Begin

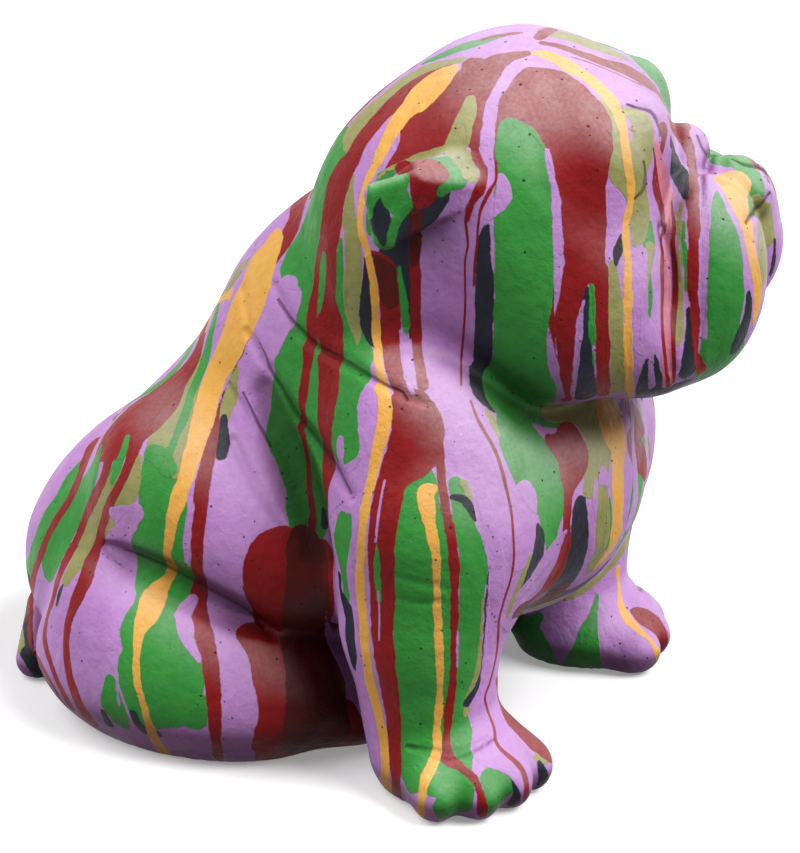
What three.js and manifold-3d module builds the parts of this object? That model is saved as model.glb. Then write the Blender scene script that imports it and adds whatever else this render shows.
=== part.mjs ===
// Sitting bulldog puppy, a floor-standing ornament cast in fibre clay.
// Millimetres, +Z up. The dog faces -Y and its left side is +X. The origin is on the ground,
// under the middle of the outline.
//
// The torso and the head are hollow castings. The legs, ears and tail are solid castings that are
// bonded to them along the creases of the coat, each leg over a steel pin or rod.

import * as THREE from 'three';
import { mergeVertices } from 'three/addons/utils/BufferGeometryUtils.js';
import Module from 'manifold-3d';

const wasm = await Module();
wasm.setup();

// Casting and assembly
const wall = 9;
const bondLine = 0.3;
const padThickness = 2;
const padRadius = 15;

// Closing plate under the torso
const floorThickness = 14;
const handHoleRadius = 50;
const plateRadius = 58;
const plateThickness = 5;
const ventRadius = 6;

// Steel pins and rods
const pinRadius = 5;
const rodRadius = 6;
const blindEnd = 4;
const pinStub = 8;

// Rump and back
const rumpWidth = 240;
const rumpLength = 228;
const rumpHeight = 178;
const rumpBack = 238;
const rumpMiddleHeight = 70;
const backFrontHeight = 207;
const backFrontRadius = 98;
const backRearRadius = 110;

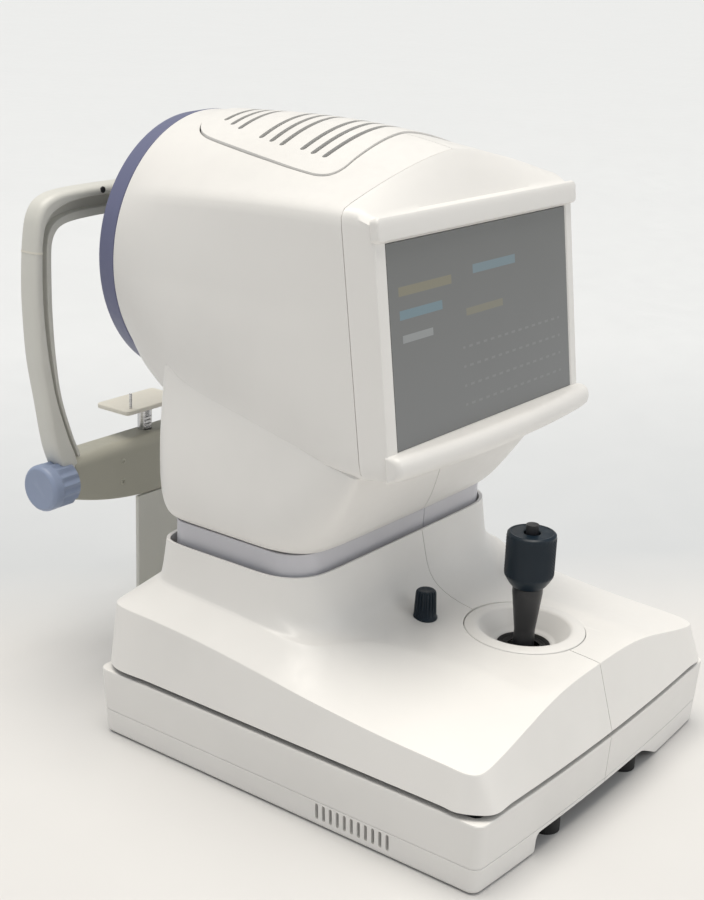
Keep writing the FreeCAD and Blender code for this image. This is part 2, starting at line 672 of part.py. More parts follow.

End

* THE REQUEST
Collect every line with the string "parts" from the records, and copy each.

* RESPONSE FOR THIS EXERCISE
What three.js and manifold-3d module builds the parts of this object? That model is saved as model.glb. Then write the Blender scene script that imports it and adds whatever else this render shows.
Keep writing the FreeCAD and Blender code for this image. This is part 2, starting at line 672 of part.py. More parts follow.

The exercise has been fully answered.